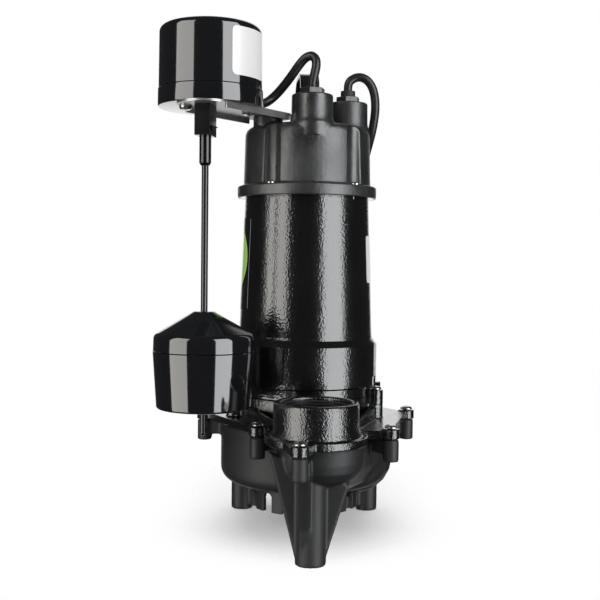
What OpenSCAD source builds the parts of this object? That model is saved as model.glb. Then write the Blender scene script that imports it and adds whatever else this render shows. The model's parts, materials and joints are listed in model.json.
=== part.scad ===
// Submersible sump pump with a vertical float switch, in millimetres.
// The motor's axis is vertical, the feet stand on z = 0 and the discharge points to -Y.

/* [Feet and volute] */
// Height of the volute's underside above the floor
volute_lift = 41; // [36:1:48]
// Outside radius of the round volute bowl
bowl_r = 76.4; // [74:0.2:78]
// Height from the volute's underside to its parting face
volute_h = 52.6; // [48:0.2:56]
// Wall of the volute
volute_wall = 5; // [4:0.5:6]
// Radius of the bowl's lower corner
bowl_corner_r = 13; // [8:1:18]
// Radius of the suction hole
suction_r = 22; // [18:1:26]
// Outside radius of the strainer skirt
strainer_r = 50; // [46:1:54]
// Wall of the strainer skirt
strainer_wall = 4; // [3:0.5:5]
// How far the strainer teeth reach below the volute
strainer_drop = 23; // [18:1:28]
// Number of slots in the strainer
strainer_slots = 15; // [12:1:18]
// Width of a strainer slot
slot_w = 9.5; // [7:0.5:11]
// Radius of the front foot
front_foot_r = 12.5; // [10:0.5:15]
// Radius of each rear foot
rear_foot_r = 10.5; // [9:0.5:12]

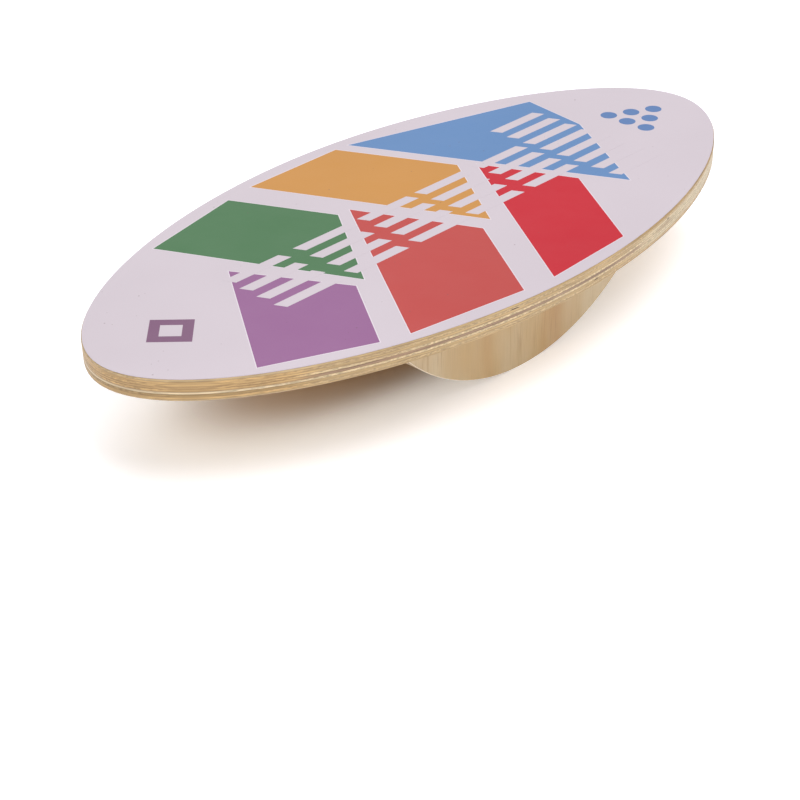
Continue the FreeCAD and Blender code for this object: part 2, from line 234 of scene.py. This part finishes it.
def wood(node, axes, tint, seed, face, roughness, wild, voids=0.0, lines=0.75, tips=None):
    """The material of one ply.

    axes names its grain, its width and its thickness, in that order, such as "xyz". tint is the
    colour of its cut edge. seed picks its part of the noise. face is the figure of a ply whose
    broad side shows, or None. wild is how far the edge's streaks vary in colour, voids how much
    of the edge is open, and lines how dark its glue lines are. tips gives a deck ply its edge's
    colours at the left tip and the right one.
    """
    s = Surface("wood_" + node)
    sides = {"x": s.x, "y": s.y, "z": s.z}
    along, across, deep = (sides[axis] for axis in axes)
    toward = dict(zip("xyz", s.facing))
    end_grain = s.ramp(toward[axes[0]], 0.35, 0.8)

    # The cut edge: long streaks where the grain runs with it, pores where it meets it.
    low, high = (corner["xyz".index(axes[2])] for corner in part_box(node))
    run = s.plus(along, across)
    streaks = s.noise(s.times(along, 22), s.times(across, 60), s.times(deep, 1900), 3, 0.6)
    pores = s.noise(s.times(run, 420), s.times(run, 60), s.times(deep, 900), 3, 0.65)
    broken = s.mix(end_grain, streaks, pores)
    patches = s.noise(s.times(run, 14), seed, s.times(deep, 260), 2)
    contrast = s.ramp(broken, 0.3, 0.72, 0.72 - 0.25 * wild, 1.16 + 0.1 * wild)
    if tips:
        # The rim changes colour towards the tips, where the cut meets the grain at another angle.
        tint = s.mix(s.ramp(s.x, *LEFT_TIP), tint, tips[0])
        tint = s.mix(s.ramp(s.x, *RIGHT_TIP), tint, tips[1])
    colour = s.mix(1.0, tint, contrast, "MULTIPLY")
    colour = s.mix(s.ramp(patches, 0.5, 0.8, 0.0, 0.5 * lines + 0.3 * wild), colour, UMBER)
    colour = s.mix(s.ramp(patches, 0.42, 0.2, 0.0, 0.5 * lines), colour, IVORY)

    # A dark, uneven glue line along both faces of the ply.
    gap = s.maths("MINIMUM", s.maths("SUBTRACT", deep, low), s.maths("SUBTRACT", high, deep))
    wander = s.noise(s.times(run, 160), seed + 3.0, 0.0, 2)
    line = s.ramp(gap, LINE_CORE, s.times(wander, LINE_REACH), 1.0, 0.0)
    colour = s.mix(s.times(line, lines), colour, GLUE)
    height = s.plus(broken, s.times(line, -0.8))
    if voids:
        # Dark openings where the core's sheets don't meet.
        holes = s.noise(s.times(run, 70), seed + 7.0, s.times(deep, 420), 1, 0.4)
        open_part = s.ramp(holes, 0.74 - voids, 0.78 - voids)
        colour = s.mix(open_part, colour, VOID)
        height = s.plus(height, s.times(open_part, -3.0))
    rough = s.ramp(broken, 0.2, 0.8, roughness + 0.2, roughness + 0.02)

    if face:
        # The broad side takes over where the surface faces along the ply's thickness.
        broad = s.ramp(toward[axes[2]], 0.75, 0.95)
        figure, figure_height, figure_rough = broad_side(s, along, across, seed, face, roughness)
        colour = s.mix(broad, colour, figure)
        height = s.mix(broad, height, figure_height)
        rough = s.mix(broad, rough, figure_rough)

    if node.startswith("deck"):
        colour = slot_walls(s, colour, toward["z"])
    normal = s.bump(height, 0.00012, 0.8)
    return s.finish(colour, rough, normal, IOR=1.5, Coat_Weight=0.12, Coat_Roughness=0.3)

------

SHORT PROBLEM — Only the lines from the first line of the records through the line containing "points to -Y." should be repeated, exactly as they appear.

WRITTEN REPLY —
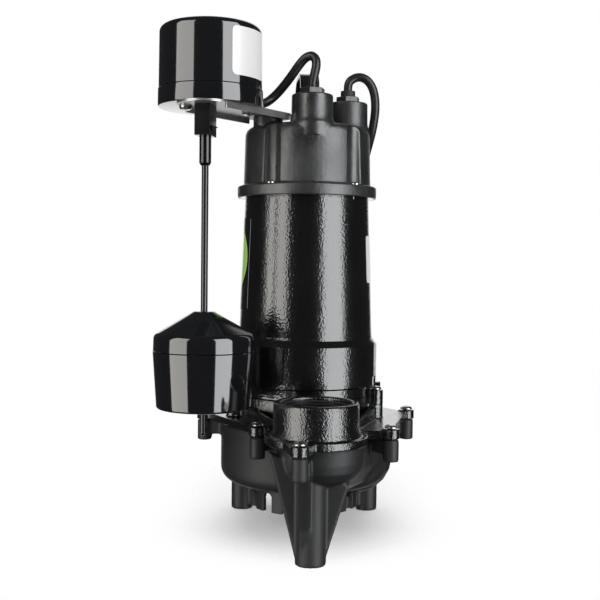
What OpenSCAD source builds the parts of this object? That model is saved as model.glb. Then write the Blender scene script that imports it and adds whatever else this render shows. The model's parts, materials and joints are listed in model.json.
=== part.scad ===
// Submersible sump pump with a vertical float switch, in millimetres.
// The motor's axis is vertical, the feet stand on z = 0 and the discharge points to -Y.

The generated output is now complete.